WHAT YOU WILL DO —
The listing beneath should be written out in full, exactly as shown.

────────────────

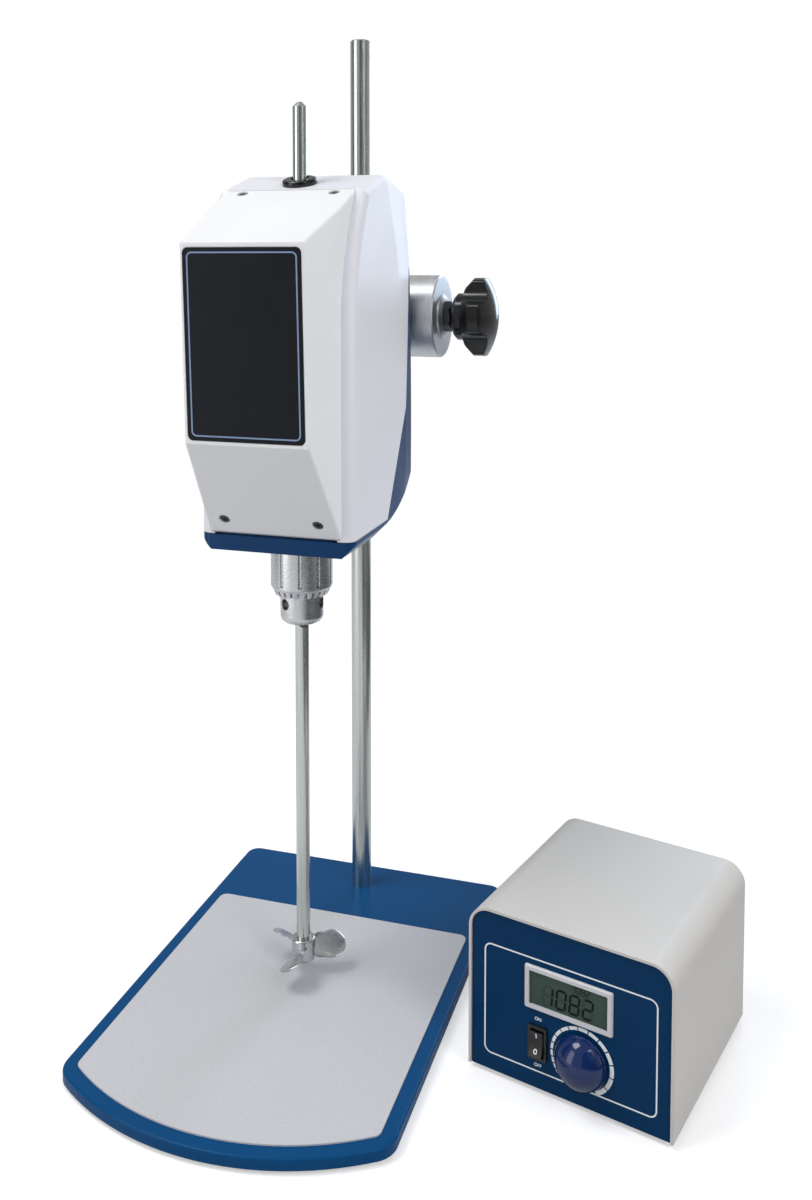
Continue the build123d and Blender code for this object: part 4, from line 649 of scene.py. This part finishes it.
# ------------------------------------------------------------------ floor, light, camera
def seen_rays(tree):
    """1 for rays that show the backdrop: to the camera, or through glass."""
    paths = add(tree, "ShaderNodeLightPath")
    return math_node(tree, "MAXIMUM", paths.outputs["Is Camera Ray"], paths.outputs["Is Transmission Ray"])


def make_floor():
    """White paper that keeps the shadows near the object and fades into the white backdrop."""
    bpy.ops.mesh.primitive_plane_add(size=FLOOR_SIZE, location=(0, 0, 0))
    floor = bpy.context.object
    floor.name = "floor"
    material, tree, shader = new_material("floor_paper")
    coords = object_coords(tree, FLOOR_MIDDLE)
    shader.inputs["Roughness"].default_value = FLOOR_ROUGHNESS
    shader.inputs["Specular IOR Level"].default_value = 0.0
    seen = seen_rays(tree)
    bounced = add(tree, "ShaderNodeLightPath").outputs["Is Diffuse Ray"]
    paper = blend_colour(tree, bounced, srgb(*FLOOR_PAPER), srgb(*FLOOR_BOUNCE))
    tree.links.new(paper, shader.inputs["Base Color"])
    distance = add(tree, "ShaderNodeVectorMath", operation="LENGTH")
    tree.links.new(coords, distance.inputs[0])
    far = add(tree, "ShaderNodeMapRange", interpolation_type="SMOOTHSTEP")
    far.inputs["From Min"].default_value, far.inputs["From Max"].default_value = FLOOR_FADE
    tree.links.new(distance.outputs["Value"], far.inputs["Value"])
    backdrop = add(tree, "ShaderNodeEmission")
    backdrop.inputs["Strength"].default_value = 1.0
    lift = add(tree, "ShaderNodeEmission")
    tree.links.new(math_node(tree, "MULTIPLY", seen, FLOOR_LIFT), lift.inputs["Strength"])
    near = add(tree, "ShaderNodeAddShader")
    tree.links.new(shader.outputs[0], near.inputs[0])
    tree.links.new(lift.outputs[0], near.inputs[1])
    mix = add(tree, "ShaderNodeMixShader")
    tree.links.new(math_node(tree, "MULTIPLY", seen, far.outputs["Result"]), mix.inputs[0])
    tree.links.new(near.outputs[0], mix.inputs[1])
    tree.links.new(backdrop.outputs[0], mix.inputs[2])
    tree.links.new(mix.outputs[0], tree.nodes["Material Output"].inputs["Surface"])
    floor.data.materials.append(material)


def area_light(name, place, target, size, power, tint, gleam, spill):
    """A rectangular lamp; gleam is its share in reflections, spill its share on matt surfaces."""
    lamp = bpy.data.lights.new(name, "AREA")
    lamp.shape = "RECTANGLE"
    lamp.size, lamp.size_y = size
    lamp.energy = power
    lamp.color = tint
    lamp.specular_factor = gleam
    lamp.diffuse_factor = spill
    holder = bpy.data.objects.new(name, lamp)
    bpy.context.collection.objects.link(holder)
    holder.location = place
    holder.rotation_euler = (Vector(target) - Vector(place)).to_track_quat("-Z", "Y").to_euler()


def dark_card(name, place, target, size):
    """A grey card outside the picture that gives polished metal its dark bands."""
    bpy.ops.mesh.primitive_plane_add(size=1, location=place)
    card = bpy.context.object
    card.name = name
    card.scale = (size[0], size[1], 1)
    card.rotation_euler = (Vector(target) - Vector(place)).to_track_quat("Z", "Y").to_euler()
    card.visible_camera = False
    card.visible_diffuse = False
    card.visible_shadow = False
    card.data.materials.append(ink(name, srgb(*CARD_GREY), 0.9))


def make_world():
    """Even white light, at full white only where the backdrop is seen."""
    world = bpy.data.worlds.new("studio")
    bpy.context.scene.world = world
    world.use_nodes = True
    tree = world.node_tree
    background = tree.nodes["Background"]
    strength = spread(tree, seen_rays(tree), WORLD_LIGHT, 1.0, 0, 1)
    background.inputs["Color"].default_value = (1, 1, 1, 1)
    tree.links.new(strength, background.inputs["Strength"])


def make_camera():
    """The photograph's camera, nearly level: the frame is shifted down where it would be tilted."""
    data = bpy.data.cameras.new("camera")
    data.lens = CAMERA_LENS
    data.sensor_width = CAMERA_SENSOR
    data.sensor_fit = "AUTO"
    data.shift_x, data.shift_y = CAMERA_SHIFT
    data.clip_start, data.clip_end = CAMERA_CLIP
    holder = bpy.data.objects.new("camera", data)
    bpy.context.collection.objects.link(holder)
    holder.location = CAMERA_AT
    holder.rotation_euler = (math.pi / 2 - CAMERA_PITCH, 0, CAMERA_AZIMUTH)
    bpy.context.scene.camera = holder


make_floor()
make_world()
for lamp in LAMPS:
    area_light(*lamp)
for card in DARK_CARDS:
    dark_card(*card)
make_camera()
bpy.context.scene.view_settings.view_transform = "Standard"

────────────────

ANSWER TO THIS EXERCISE —
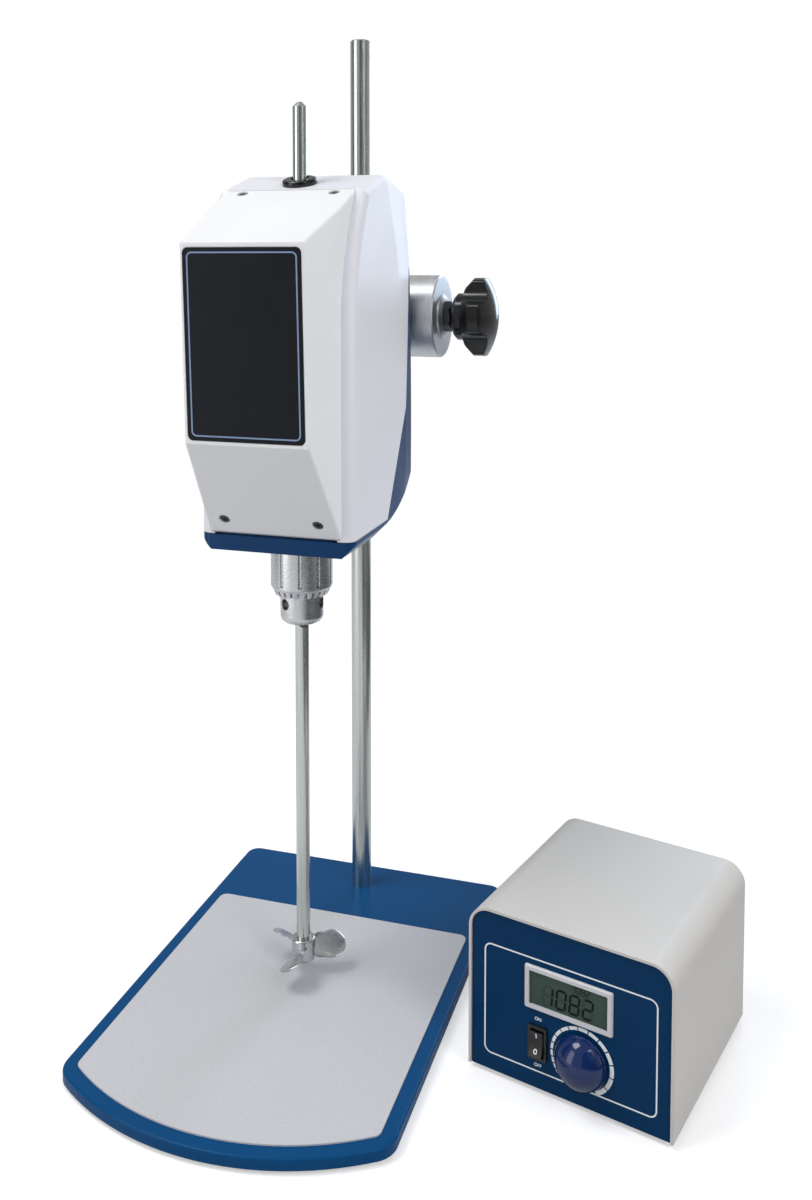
Continue the build123d and Blender code for this object: part 4, from line 649 of scene.py. This part finishes it.
# ------------------------------------------------------------------ floor, light, camera
def seen_rays(tree):
    """1 for rays that show the backdrop: to the camera, or through glass."""
    paths = add(tree, "ShaderNodeLightPath")
    return math_node(tree, "MAXIMUM", paths.outputs["Is Camera Ray"], paths.outputs["Is Transmission Ray"])


def make_floor():
    """White paper that keeps the shadows near the object and fades into the white backdrop."""
    bpy.ops.mesh.primitive_plane_add(size=FLOOR_SIZE, location=(0, 0, 0))
    floor = bpy.context.object
    floor.name = "floor"
    material, tree, shader = new_material("floor_paper")
    coords = object_coords(tree, FLOOR_MIDDLE)
    shader.inputs["Roughness"].default_value = FLOOR_ROUGHNESS
    shader.inputs["Specular IOR Level"].default_value = 0.0
    seen = seen_rays(tree)
    bounced = add(tree, "ShaderNodeLightPath").outputs["Is Diffuse Ray"]
    paper = blend_colour(tree, bounced, srgb(*FLOOR_PAPER), srgb(*FLOOR_BOUNCE))
    tree.links.new(paper, shader.inputs["Base Color"])
    distance = add(tree, "ShaderNodeVectorMath", operation="LENGTH")
    tree.links.new(coords, distance.inputs[0])
    far = add(tree, "ShaderNodeMapRange", interpolation_type="SMOOTHSTEP")
    far.inputs["From Min"].default_value, far.inputs["From Max"].default_value = FLOOR_FADE
    tree.links.new(distance.outputs["Value"], far.inputs["Value"])
    backdrop = add(tree, "ShaderNodeEmission")
    backdrop.inputs["Strength"].default_value = 1.0
    lift = add(tree, "ShaderNodeEmission")
    tree.links.new(math_node(tree, "MULTIPLY", seen, FLOOR_LIFT), lift.inputs["Strength"])
    near = add(tree, "ShaderNodeAddShader")
    tree.links.new(shader.outputs[0], near.inputs[0])
    tree.links.new(lift.outputs[0], near.inputs[1])
    mix = add(tree, "ShaderNodeMixShader")
    tree.links.new(math_node(tree, "MULTIPLY", seen, far.outputs["Result"]), mix.inputs[0])
    tree.links.new(near.outputs[0], mix.inputs[1])
    tree.links.new(backdrop.outputs[0], mix.inputs[2])
    tree.links.new(mix.outputs[0], tree.nodes["Material Output"].inputs["Surface"])
    floor.data.materials.append(material)


def area_light(name, place, target, size, power, tint, gleam, spill):
    """A rectangular lamp; gleam is its share in reflections, spill its share on matt surfaces."""
    lamp = bpy.data.lights.new(name, "AREA")
    lamp.shape = "RECTANGLE"
    lamp.size, lamp.size_y = size
    lamp.energy = power
    lamp.color = tint
    lamp.specular_factor = gleam
    lamp.diffuse_factor = spill
    holder = bpy.data.objects.new(name, lamp)
    bpy.context.collection.objects.link(holder)
    holder.location = place
    holder.rotation_euler = (Vector(target) - Vector(place)).to_track_quat("-Z", "Y").to_euler()


def dark_card(name, place, target, size):
    """A grey card outside the picture that gives polished metal its dark bands."""
    bpy.ops.mesh.primitive_plane_add(size=1, location=place)
    card = bpy.context.object
    card.name = name
    card.scale = (size[0], size[1], 1)
    card.rotation_euler = (Vector(target) - Vector(place)).to_track_quat("Z", "Y").to_euler()
    card.visible_camera = False
    card.visible_diffuse = False
    card.visible_shadow = False
    card.data.materials.append(ink(name, srgb(*CARD_GREY), 0.9))


def make_world():
    """Even white light, at full white only where the backdrop is seen."""
    world = bpy.data.worlds.new("studio")
    bpy.context.scene.world = world
    world.use_nodes = True
    tree = world.node_tree
    background = tree.nodes["Background"]
    strength = spread(tree, seen_rays(tree), WORLD_LIGHT, 1.0, 0, 1)
    background.inputs["Color"].default_value = (1, 1, 1, 1)
    tree.links.new(strength, background.inputs["Strength"])


def make_camera():
    """The photograph's camera, nearly level: the frame is shifted down where it would be tilted."""
    data = bpy.data.cameras.new("camera")
    data.lens = CAMERA_LENS
    data.sensor_width = CAMERA_SENSOR
    data.sensor_fit = "AUTO"
    data.shift_x, data.shift_y = CAMERA_SHIFT
    data.clip_start, data.clip_end = CAMERA_CLIP
    holder = bpy.data.objects.new("camera", data)
    bpy.context.collection.objects.link(holder)
    holder.location = CAMERA_AT
    holder.rotation_euler = (math.pi / 2 - CAMERA_PITCH, 0, CAMERA_AZIMUTH)
    bpy.context.scene.camera = holder


make_floor()
make_world()
for lamp in LAMPS:
    area_light(*lamp)
for card in DARK_CARDS:
    dark_card(*card)
make_camera()
bpy.context.scene.view_settings.view_transform = "Standard"